Short exercise:
Copy out all of the material exactly as presented.

[START]

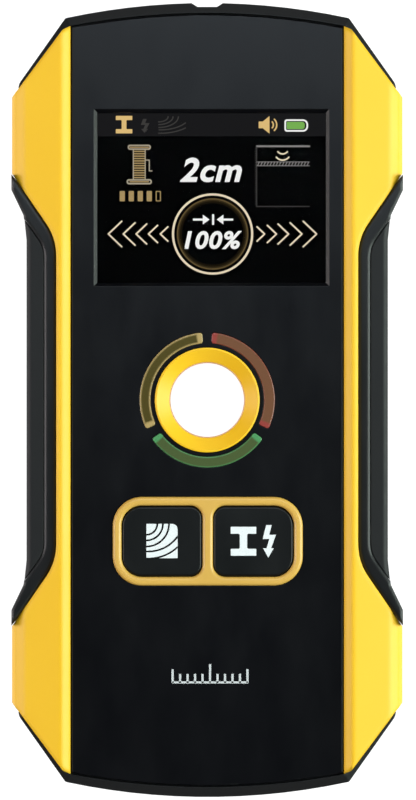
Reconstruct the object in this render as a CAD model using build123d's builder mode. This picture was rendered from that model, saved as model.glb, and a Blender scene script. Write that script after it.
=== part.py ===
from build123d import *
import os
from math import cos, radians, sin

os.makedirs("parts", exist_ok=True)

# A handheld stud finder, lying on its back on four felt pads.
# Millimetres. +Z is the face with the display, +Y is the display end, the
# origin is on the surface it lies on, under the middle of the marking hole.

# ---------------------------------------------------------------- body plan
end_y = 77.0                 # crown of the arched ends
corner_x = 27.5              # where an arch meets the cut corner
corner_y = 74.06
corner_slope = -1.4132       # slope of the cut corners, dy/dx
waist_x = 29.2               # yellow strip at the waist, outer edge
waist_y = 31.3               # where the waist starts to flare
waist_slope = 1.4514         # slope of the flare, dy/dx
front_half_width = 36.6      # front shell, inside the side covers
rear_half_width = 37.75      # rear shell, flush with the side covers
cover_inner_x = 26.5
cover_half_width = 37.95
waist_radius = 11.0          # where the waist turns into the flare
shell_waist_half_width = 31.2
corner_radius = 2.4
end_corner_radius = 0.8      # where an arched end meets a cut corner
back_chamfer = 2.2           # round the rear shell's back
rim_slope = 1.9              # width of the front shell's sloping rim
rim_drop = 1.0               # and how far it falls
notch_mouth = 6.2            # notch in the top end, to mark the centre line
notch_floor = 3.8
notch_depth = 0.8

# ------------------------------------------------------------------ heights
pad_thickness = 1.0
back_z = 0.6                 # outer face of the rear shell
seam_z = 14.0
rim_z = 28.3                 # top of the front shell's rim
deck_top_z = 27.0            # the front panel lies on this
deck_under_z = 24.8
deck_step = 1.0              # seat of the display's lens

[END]

Complete response:
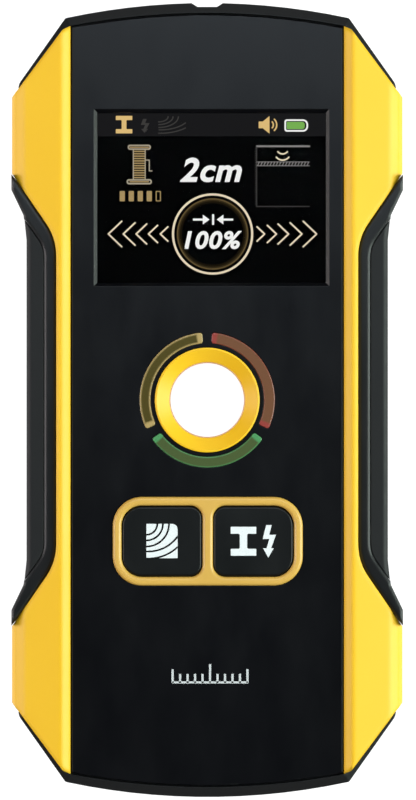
Reconstruct the object in this render as a CAD model using build123d's builder mode. This picture was rendered from that model, saved as model.glb, and a Blender scene script. Write that script after it.
=== part.py ===
from build123d import *
import os
from math import cos, radians, sin

os.makedirs("parts", exist_ok=True)

# A handheld stud finder, lying on its back on four felt pads.
# Millimetres. +Z is the face with the display, +Y is the display end, the
# origin is on the surface it lies on, under the middle of the marking hole.

# ---------------------------------------------------------------- body plan
end_y = 77.0                 # crown of the arched ends
corner_x = 27.5              # where an arch meets the cut corner
corner_y = 74.06
corner_slope = -1.4132       # slope of the cut corners, dy/dx
waist_x = 29.2               # yellow strip at the waist, outer edge
waist_y = 31.3               # where the waist starts to flare
waist_slope = 1.4514         # slope of the flare, dy/dx
front_half_width = 36.6      # front shell, inside the side covers
rear_half_width = 37.75      # rear shell, flush with the side covers
cover_inner_x = 26.5
cover_half_width = 37.95
waist_radius = 11.0          # where the waist turns into the flare
shell_waist_half_width = 31.2
corner_radius = 2.4
end_corner_radius = 0.8      # where an arched end meets a cut corner
back_chamfer = 2.2           # round the rear shell's back
rim_slope = 1.9              # width of the front shell's sloping rim
rim_drop = 1.0               # and how far it falls
notch_mouth = 6.2            # notch in the top end, to mark the centre line
notch_floor = 3.8
notch_depth = 0.8

# ------------------------------------------------------------------ heights
pad_thickness = 1.0
back_z = 0.6                 # outer face of the rear shell
seam_z = 14.0
rim_z = 28.3                 # top of the front shell's rim
deck_top_z = 27.0            # the front panel lies on this
deck_under_z = 24.8
deck_step = 1.0              # seat of the display's lens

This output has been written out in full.